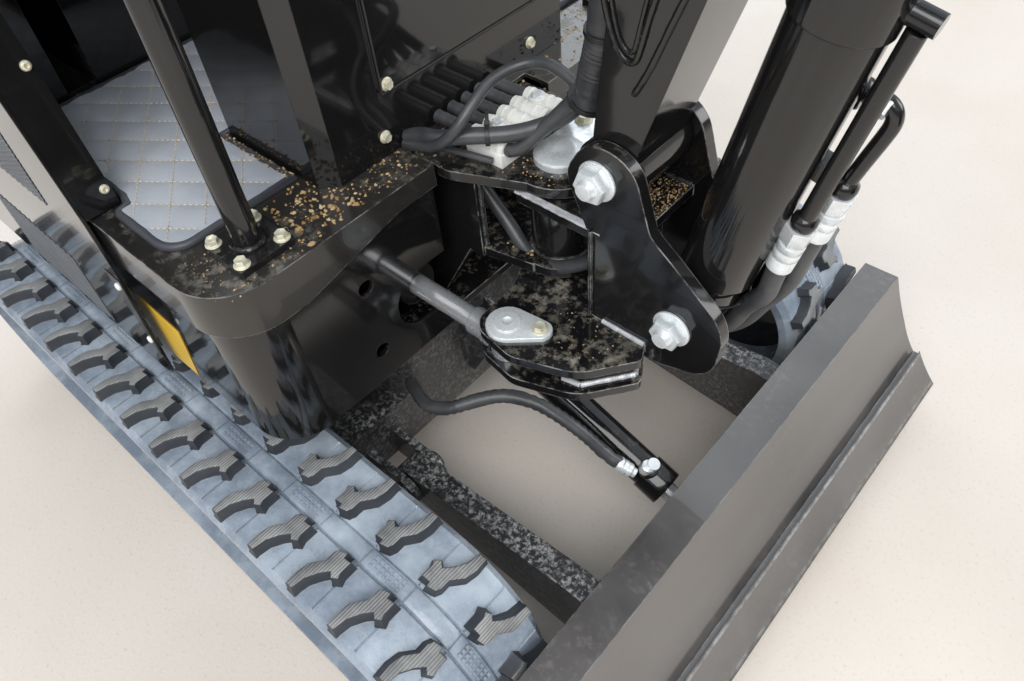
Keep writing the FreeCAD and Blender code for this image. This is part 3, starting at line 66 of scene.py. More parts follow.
class Look:
    """A material under construction: one Principled shader and the nodes that feed it."""

    def __init__(self, name, color, roughness, metallic=0.0, coat=0.0, ior=1.5):
        self.material = bpy.data.materials.new(name)
        self.material.use_nodes = True
        self.tree = self.material.node_tree
        self.shader = self.tree.nodes["Principled BSDF"]
        self.shader.inputs["Base Color"].default_value = (*color, 1)
        self.shader.inputs["Roughness"].default_value = roughness
        self.shader.inputs["Metallic"].default_value = metallic
        self.shader.inputs["IOR"].default_value = ior
        self.shader.inputs["Coat Weight"].default_value = coat
        self.shader.inputs["Coat Roughness"].default_value = 0.03
        self.place = self.node("ShaderNodeTexCoord").outputs["Object"]

    def link(self, socket, value):
        if isinstance(value, bpy.types.NodeSocket):
            self.tree.links.new(value, socket)
        elif isinstance(value, tuple) and len(value) == 3 and socket.type == "RGBA":
            socket.default_value = (*value, 1)
        else:
            socket.default_value = value

    def node(self, kind, **values):
        made = self.tree.nodes.new(kind)
        for key, value in values.items():
            if key in made.inputs:
                self.link(made.inputs[key], value)
            else:
                setattr(made, key, value)
        return made

    def noise(self, scale, detail=3.0, roughness=0.5):
        return self.node("ShaderNodeTexNoise", Vector=self.place, Scale=scale, Detail=detail,
                         Roughness=roughness).outputs["Fac"]

    def steps(self, value, low, high):
        """value mapped so that low gives 0 and high gives 1."""
        made = self.node("ShaderNodeMapRange", Value=value)
        made.inputs["From Min"].default_value = low
        made.inputs["From Max"].default_value = high
        return made.outputs["Result"]

    def math(self, operation, first, second=0.0):
        made = self.node("ShaderNodeMath", operation=operation)
        for socket, value in zip(made.inputs, (first, second)):
            self.link(socket, value)
        return made.outputs["Value"]

    def times(self, first, second):
        return self.math("MULTIPLY", first, second)

    def plus(self, first, second):
        return self.math("ADD", first, second)

    def mix(self, factor, first, second):
        made = self.node("ShaderNodeMix", data_type="RGBA")
        for socket, value in zip((made.inputs[0], made.inputs[6], made.inputs[7]), (factor, first, second)):
            self.link(socket, value)
        return made.outputs[2]

    def feed(self, name, socket):
        self.tree.links.new(socket, self.shader.inputs[name])

    def rounded(self, radius):
        """The surface's direction with every edge rounded by radius metres."""
        made = self.node("ShaderNodeBevel", samples=6)
        made.inputs["Radius"].default_value = radius
        return made.outputs["Normal"]

    def bump(self, height, strength, distance, soften=0.0):
        """Relief from height, over edges that are rounded by soften metres in the light."""
        made = self.node("ShaderNodeBump", Height=height, Strength=strength, Distance=distance)
        if soften:
            self.tree.links.new(self.rounded(soften), made.inputs["Normal"])
        self.feed("Normal", made.outputs["Normal"])

    def direction(self):
        return self.node("ShaderNodeNewGeometry").outputs["Normal"]

    def upward(self):
        return self.node("ShaderNodeSeparateXYZ", Vector=self.direction()).outputs["Z"]

    def edges(self, radius, low=0.004, high=0.12):
        """1 along the edges, where the rounded direction leaves the surface's own, and 0 on the faces."""
        dot = self.node("ShaderNodeVectorMath", operation="DOT_PRODUCT")
        self.tree.links.new(self.rounded(radius), dot.inputs[0])
        self.tree.links.new(self.direction(), dot.inputs[1])
        return self.steps(self.math("SUBTRACT", 1.0, dot.outputs["Value"]), low, high)


BLACK = (0.006, 0.006, 0.007)
BARE_STEEL = (0.42, 0.42, 0.41)
FLOOR_DUST = (0.30, 0.27, 0.22)


def paint(name, dust=0.25, rough=0.055, wear=0.0, dust_color=FLOOR_DUST, ripple=0.05, haze_and_reflection=0.02, ior=1.45):
    """Gloss black enamel with orange peel, dust on what faces up, and edges worn to the steel."""
    look = Look(name, BLACK, rough, coat=0.35 if ior < 1.5 else 1.0, ior=ior)
    speckle = look.steps(look.noise(70, 8, 0.72), 0.50, 0.66)
    broad = look.steps(look.noise(7, 5, 0.6), 0.38, 0.70)
    dusty = look.times(look.times(speckle, broad), look.steps(look.upward(), 0.35, 0.95))
    dusty = look.times(dusty, dust)
    # a broad film of the dust colour over every face: dust, and on the blade also painted reflection of the
    # floor
    film = look.times(look.steps(look.noise(3.2, 4), 0.25, 0.8), haze_and_reflection)
    dusty = look.plus(dusty, film)
    color = look.mix(dusty, BLACK, dust_color)
    smear = look.times(look.steps(look.noise(13, 5), 0.3, 0.8), 0.07)
    gloss = look.plus(smear, look.plus(dusty, rough))
    if wear:
        chips = look.steps(look.noise(38, 6, 0.7), 0.42, 0.60)
        worn = look.times(look.times(look.edges(0.0022), chips), wear)
        color = look.mix(worn, color, BARE_STEEL)
        gloss = look.plus(gloss, look.times(worn, 0.25))
    look.feed("Base Color", color)
    look.feed("Roughness", gloss)
    look.bump(look.noise(210, 2), ripple, 0.0004, soften=0.0018)
    return look.material


def rough_paint(name):
    """Thick black chassis paint with a coarse grain and grey specks where it has rubbed."""
    look = Look(name, BLACK, 0.28, coat=0.6)
    specks = look.steps(look.noise(150, 8, 0.75), 0.48, 0.62)
    patches = look.times(look.steps(look.noise(9, 5), 0.30, 0.55), look.steps(look.upward(), -0.4, 0.8))
    rubbed = look.times(look.times(specks, patches), 0.9)
    look.feed("Base Color", look.mix(rubbed, (0.022, 0.022, 0.024), (0.46, 0.46, 0.46)))
    look.bump(look.plus(look.noise(380, 4, 0.7), look.times(look.noise(55, 3), 0.6)), 0.8, 0.0014,
              soften=0.002)
    return look.material


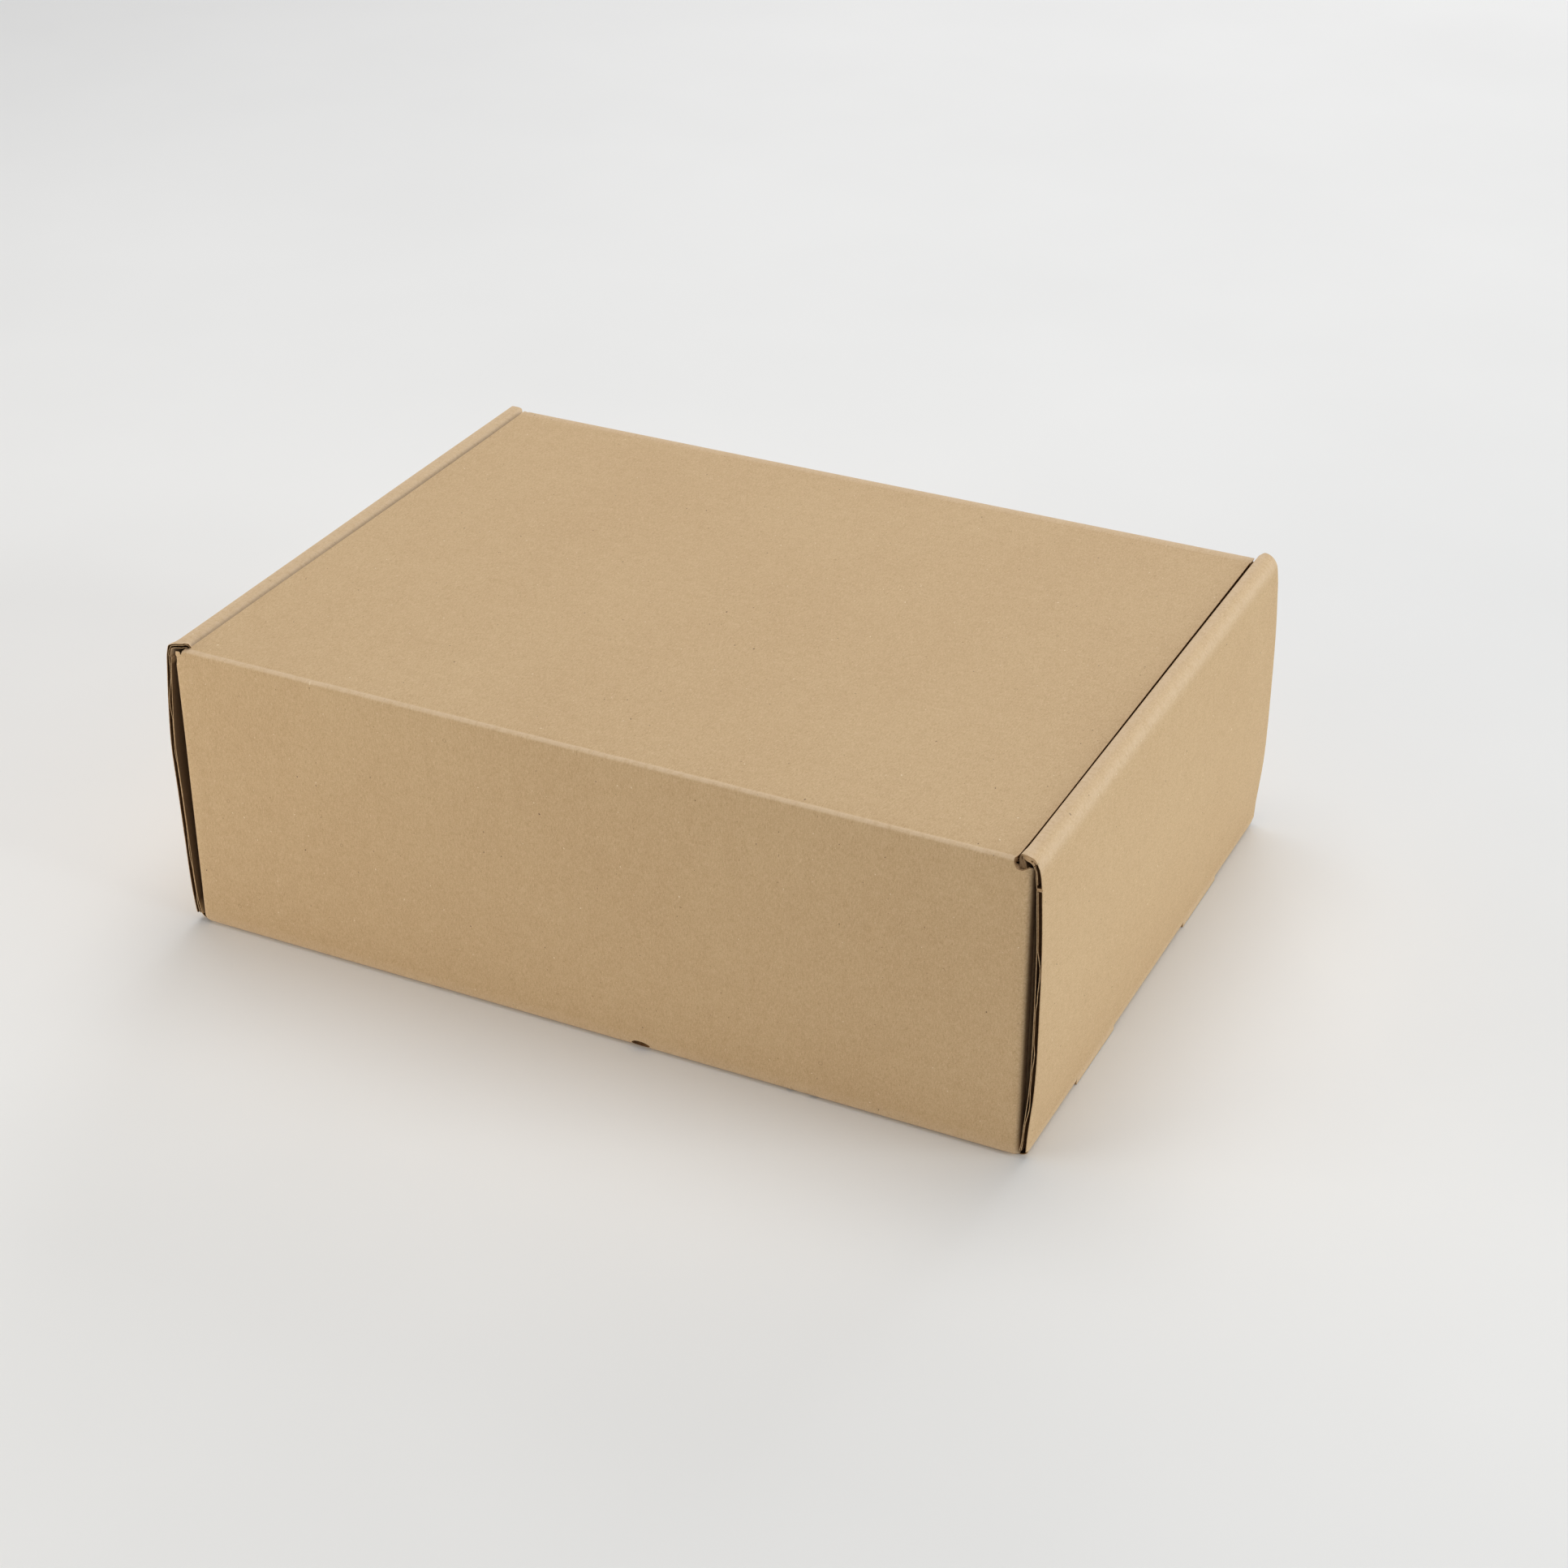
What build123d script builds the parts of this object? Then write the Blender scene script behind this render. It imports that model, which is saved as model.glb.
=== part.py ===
from build123d import *
import os

os.makedirs("parts", exist_ok=True)

# Roll-end mailer box folded from one die-cut sheet of single-wall corrugated
# board, in millimetres.  +X runs along the length, -Y is the long wall that
# carries the lid, +Y is the long wall that the lid tucks behind, +Z is up.
# The origin is the middle of the underside.

# ---- driving dimensions ----------------------------------------------------
length = 400.0          # across the two side walls at their foot
depth = 289.0           # across the two long walls
lid_top = 138.6         # top face of the closed lid
board = 3.0             # board thickness
slit = 0.1              # air between two layers that lie on each other

bow_left = 3.6          # how far the -X side wall stands out at mid height
bow_right = 2.5         # the same for the +X side wall

left_roll_top = 138.4   # flat roll: creased shoulder, sloping inner edge
left_shoulder = 1.6     # radius of that shoulder
left_slope = 4.8        # radius of the slope down to the inner panel
right_roll_top = 141.0  # puffed roll: round shoulder, creased inner edge
right_puff = 7.0        # radius of that shoulder

lid_side_gap = 0.7      # lid edge to the roll beside it
hinge_gap = 0.3         # lid underside to the walls under it
side_recess = 0.4       # raw ends of the side walls behind the long walls' faces

notch_x, notch_z = 10.2, 6.2    # notch in each top corner of the long walls
foot_cut = 6.5          # how far the long walls' bottom fold stops short of a corner

dust_len = 112.0        # dust flaps, inside the rolled side walls
dust_taper = 4.0

slot_pitch = 66.0       # centre of each foot slot, either side of the middle
slot_len = 44.0
tab_len = 41.0
tab_clear = 0.4         # tab tip above the underside

tuck_depth = 50.0       # tuck flap, top edge to free edge
tuck_half_top = 186.0
tuck_half_low = 179.0
tuck_corner = 16.0
tuck_clear = 2.0        # tuck flap to the front wall
tuck_gap = 0.35         # top edge of the tuck flap to the lid

lid_front = 142.8       # front edge of the lid
lid_front_round = 2.4
lid_corner = 2.4

# ---- derived positions -----------------------------------------------------
half = board / 2
x_out = length / 2
y_out = depth / 2
y_in = y_out - board                     # inner face of the long walls
y_mid = y_out - half
y_raw = y_out - side_recess              # raw ends of the side walls

x_wall_in = x_out - board                # inner face of the outer side panel
x_dust_out = x_wall_in - slit
x_dust_in = x_dust_out - board
x_inner_out = x_dust_in - slit           # inner side panel
x_inner_in = x_inner_out - board
x_inner_mid = x_inner_in + half

lid_under = lid_top - board
wall_top = lid_under - hinge_gap         # top edge of the long walls
hinge_y, hinge_z = -y_out + half, lid_top - half
lid_half = x_inner_in - lid_side_gap
notch_foot = lid_top - notch_z
tuck_out = y_in - tuck_clear             # face of the tuck flap nearest the front wall
tuck_in = tuck_out - board
tuck_top = lid_under - tuck_gap
shoulder_z = left_roll_top - left_shoulder
slope_x = x_inner_in + left_slope        # where the -X roll starts to slope down
slope_z = left_roll_top - left_slope
puff_x = x_out + 0.3 - right_puff        # centre of the +X roll's round shoulder
puff_z = right_roll_top - right_puff

# ---- tray: base, long walls with dust flaps, rolled side walls -------------
with BuildPart() as tray:
    # base
    with BuildSketch(Plane.XY) as base_plan:
        Rectangle(2 * x_wall_in, 2 * y_in)
    extrude(amount=board)

    # long walls, with the fold that joins each to the base
    with BuildSketch(Plane.YZ) as long_section:
        with BuildLine() as long_path:
            Line((-y_in + 12, half), (-y_in, half))
            RadiusArc((-y_in, half), (-y_mid, board), half)
            Line((-y_mid, board), (-y_mid, wall_top))
        trace(line_width=board)
        mirror(about=Plane.YZ)
    extrude(amount=x_dust_in, both=True)

    # corner folds from each long wall to its dust flaps
    with BuildSketch(Plane.XY.offset(board + 0.4)) as corner_plan:
        with BuildLine() as corner_path:
            Line((x_dust_in - 6, -y_mid), (x_dust_in, -y_mid))
            RadiusArc((x_dust_in, -y_mid), (x_dust_in + half, -y_in), -half)
            Line((x_dust_in + half, -y_in), (x_dust_in + half, -y_in + 4))
        trace(line_width=board)
        mirror(about=Plane.XZ)
        mirror(about=Plane.YZ)
    extrude(amount=notch_foot - board - 0.4)

    # dust flaps: four tapered leaves just inside the outer side panels
    with BuildSketch(Plane.YZ.offset(x_dust_in)) as dust_outline:
        with BuildLine() as dust_line:
            Polyline(
                (-y_in, board + 0.4),
                (-y_in + 3, board + 0.4),
                (-y_in + dust_len, board + 0.4 + dust_taper),
                (-y_in + dust_len, notch_foot - dust_taper),
                (-y_in + 3, notch_foot),
                (-y_in, notch_foot),
                close=True,
            )
        make_face()
        mirror(about=Plane.YZ)
    dust = extrude(amount=board)
    mirror(dust, about=Plane.YZ)

    # notches in the top corners of the long walls, where the rolls run over
    with BuildSketch(Plane.XZ) as notch_outline:
        with Locations(
            (x_out, (wall_top + notch_foot) / 2), (-x_out, (wall_top + notch_foot) / 2)
        ):
            Rectangle(2 * notch_x, wall_top - notch_foot + 0.01)
        fillet(notch_outline.vertices().group_by(Axis.Y)[0], 2.4)
    extrude(amount=y_out + 1, both=True, mode=Mode.SUBTRACT)

    # +X side wall: up from the base, over a round shoulder to a creased edge
    with BuildSketch(Plane.XZ) as right_section:
        with BuildLine() as right_outline:
            Line((x_wall_in - 12, 0), (x_wall_in, 0))
            RadiusArc((x_wall_in, 0), (x_out, board), -board)
            ThreePointArc(
                (x_out, board), (x_out + bow_right, 68.0), (x_out + 0.3, puff_z)
            )
            ThreePointArc(
                (x_out + 0.3, puff_z),
                (puff_x + 0.72 * right_puff, puff_z + 0.70 * right_puff),
                (x_inner_out, right_roll_top),
            )
            RadiusArc(
                (x_inner_out, right_roll_top),
                (x_inner_in, right_roll_top - board),
                -board,
            )
            Line((x_inner_in, right_roll_top - board), (x_inner_in, notch_foot + 0.3))
            Line((x_inner_in, notch_foot + 0.3), (x_inner_out, notch_foot + 0.3))
            Line((x_inner_out, notch_foot + 0.3), (x_inner_out, right_roll_top - board))
            ThreePointArc(
                (x_inner_out, right_roll_top - board),
                (
                    puff_x + 0.72 * (right_puff - board),
                    puff_z + 0.70 * (right_puff - board),
                ),
                (x_wall_in + 0.3, puff_z),
            )
            ThreePointArc(
                (x_wall_in + 0.3, puff_z), (x_wall_in + bow_right, 68.0), (x_wall_in, board)
            )
            Line((x_wall_in, board), (x_wall_in - 12, board))
            Line((x_wall_in - 12, board), (x_wall_in - 12, 0))
        make_face()
    extrude(amount=y_raw, both=True)

    # -X side wall: a sharp shoulder, then a long slope down to the inner panel
    with BuildSketch(Plane.XZ) as left_section:
        with BuildLine() as left_outline:
            Line((x_wall_in - 12, 0), (x_wall_in, 0))
            RadiusArc((x_wall_in, 0), (x_out, board), -board)
            ThreePointArc(
                (x_out, board), (x_out + bow_left, 78.0), (x_out + 0.1, shoulder_z)
            )
            RadiusArc(
                (x_out + 0.1, shoulder_z),
                (x_out + 0.1 - left_shoulder, left_roll_top),
                -left_shoulder,
            )
            Line((x_out + 0.1 - left_shoulder, left_roll_top), (slope_x, left_roll_top))
            RadiusArc((slope_x, left_roll_top), (x_inner_in, slope_z), -left_slope)
            Line((x_inner_in, slope_z), (x_inner_in, notch_foot + 0.3))
            Line((x_inner_in, notch_foot + 0.3), (x_inner_out, notch_foot + 0.3))
            Line((x_inner_out, notch_foot + 0.3), (x_inner_out, slope_z))
            RadiusArc(
                (x_inner_out, slope_z),
                (slope_x, left_roll_top - board),
                left_slope - board,
            )
            Line(
                (slope_x, left_roll_top - board), (x_wall_in, left_roll_top - board)
            )
            ThreePointArc(
                (x_wall_in, left_roll_top - board),
                (x_wall_in + bow_left, 77.0),
                (x_wall_in, board),
            )
            Line((x_wall_in, board), (x_wall_in - 12, board))
            Line((x_wall_in - 12, board), (x_wall_in - 12, 0))
        make_face()
        mirror(about=Plane.YZ, mode=Mode.REPLACE)
    extrude(amount=y_raw, both=True)

    # inner side panels: down from each roll, between the long walls
    with BuildSketch(Plane.XY.offset(board + slit)) as inner_plan:
        with Locations((x_inner_mid, 0), (-x_inner_mid, 0)):
            Rectangle(board, 2 * (y_in - 0.25))
    extrude(amount=notch_foot + 0.8 - board - slit)

    # foot slots: each reaches the side crease, so the outer panel has a
    # straight tongue there and the inner panel's tab stands in the slot
    with BuildSketch(Plane.XY) as slot_plan:
        with Locations(
            *[
                (sx * (x_inner_in - 0.3 + x_out + 1) / 2, sy * slot_pitch)
                for sx in (-1, 1)
                for sy in (-1, 1)
            ]
        ):
            Rectangle(x_out + 1 - x_inner_in + 0.3, slot_len)
    extrude(amount=board, mode=Mode.SUBTRACT)
    with BuildSketch(Plane.XY) as tongue_plan:
        with Locations(
            *[(sx * (x_out - half), sy * slot_pitch) for sx in (-1, 1) for sy in (-1, 1)]
        ):
            Rectangle(board, slot_len)
    extrude(amount=board + 0.2)
    with BuildSketch(Plane.XY.offset(tab_clear)) as tab_plan:
        with Locations(
            *[(sx * x_inner_mid, sy * slot_pitch) for sx in (-1, 1) for sy in (-1, 1)]
        ):
            Rectangle(board, tab_len)
    extrude(amount=board + 2.0 - tab_clear)
tray.part.label = "tray"

# ---- lid: one panel on a crease along the back wall's top edge -------------
with BuildPart() as lid:
    with BuildSketch(Plane.YZ) as lid_section:
        with BuildLine() as lid_line:
            Line((hinge_y, lid_under), (lid_front, lid_under))
            Line((lid_front, lid_under), (lid_front, lid_top - lid_front_round))
            RadiusArc(
                (lid_front, lid_top - lid_front_round),
                (lid_front - lid_front_round, lid_top),
                -lid_front_round,
            )
            Line((lid_front - lid_front_round, lid_top), (hinge_y, lid_top))
            ThreePointArc(
                (hinge_y, lid_top), (hinge_y - half, hinge_z), (hinge_y, lid_under)
            )
        make_face()
    extrude(amount=lid_half, both=True)
    with BuildSketch(Plane.XY.offset(lid_under - 1)) as lid_plan:
        with Locations((0, (lid_front - y_out) / 2)):
            RectangleRounded(2 * lid_half, lid_front + y_out, lid_corner)
    extrude(amount=board + 2, mode=Mode.INTERSECT)
lid.part.label = "lid"

# ---- tuck flap: hangs from the lid's front crease inside the front wall ----
with BuildPart() as tuck_flap:
    with BuildSketch(Plane.XZ.offset(-tuck_out)) as tuck_outline:
        with BuildLine() as tuck_line:
            Polyline(
                (-tuck_half_top, tuck_top),
                (tuck_half_top, tuck_top),
                (tuck_half_low, tuck_top - tuck_depth),
                (-tuck_half_low, tuck_top - tuck_depth),
                close=True,
            )
        make_face()
        fillet(tuck_outline.vertices().group_by(Axis.Y)[0], tuck_corner)
    extrude(amount=board)
tuck_flap.part.label = "tuck_flap"

export_step(tray.part, "parts/tray.step")
export_step(lid.part, "parts/lid.step")
export_step(tuck_flap.part, "parts/tuck_flap.step")
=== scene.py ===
import math

import bmesh
import bpy
import numpy as np
from mathutils import Matrix, Vector
from mathutils.geometry import delaunay_2d_cdt


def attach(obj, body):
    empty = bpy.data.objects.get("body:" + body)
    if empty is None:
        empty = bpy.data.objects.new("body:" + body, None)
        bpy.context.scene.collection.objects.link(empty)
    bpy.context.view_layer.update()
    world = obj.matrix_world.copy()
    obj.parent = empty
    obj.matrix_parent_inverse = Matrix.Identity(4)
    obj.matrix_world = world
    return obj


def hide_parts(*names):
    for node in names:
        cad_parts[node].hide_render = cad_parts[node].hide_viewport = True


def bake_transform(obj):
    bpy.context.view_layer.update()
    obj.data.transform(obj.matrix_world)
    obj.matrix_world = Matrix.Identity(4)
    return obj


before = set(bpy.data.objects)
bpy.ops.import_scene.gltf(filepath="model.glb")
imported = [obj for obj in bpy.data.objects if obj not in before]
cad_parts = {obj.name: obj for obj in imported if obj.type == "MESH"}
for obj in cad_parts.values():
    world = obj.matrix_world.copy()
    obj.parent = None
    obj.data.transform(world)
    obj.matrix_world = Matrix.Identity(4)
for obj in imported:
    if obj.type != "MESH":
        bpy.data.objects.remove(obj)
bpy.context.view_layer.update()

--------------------

The exercise -
Where a line contains the string "imported", extract that line.

Full response -
imported = [obj for obj in bpy.data.objects if obj not in before]
cad_parts = {obj.name: obj for obj in imported if obj.type == "MESH"}
for obj in imported:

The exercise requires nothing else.